A path to resolve the private right of action question is harder to find because it is such anathema to congressional Republicans and many businesses. Nonetheless, it has acquired legs as an additional enforcement tool (as it is presented in the Cantwell bill), and some businesses are considering what remedies they might be able to live with if meaningful preemption is on the table.
In sum, the Wicker draft would allow wider latitude for existing data practices of many businesses, while the Cantwell bill is generally more detailed in requirements and broader in application. Nevertheless, there are also some areas where the Wicker draft is more protective of consumers, such as in the scope of exceptions for small businesses, and both proposals would raise individual privacy protection beyond existing federal law and even the CCPA. I anticipate putting out more detailed analysis and commentary soon.
The five witnesses for the December 4 hearing all support comprehensive federal privacy legislation, which provides a good indication of where Chairman Wicker wants to go. The release of a proposal by Privacy for America, a coalition led by advertising and marketing groups but joined by other businesses, provides a further endorsement of the Senate Commerce legislation with a proposal of their own that contains many elements in common with both the Wicker and Cantwell drafts.
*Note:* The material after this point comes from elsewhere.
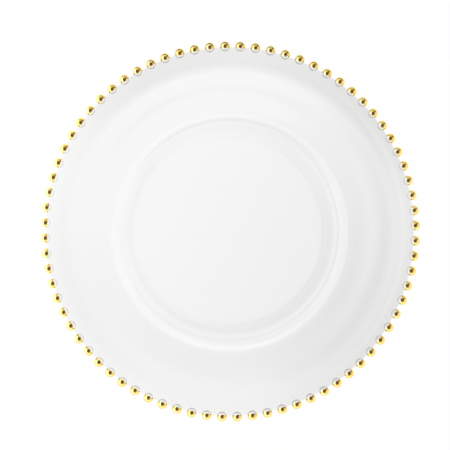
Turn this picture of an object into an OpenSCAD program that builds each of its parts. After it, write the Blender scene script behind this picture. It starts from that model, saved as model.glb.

Between now and the end of the current legislative session, Congress faces what Politico Playbook calls a worse “legislative nightmare” than ever and the Senate is likely to spend the early part of the next session in an impeachment trial. But outside the hot glare of these confrontations, Senate Commerce Committee members, staffers, and stakeholders can continue the work of shaping privacy legislation that can command broad support. You don’t have to be a ridiculous optimist to expect that behind-the-scenes work will continue, and to hope that it can yield a bipartisan proposal capable of passage in 2020.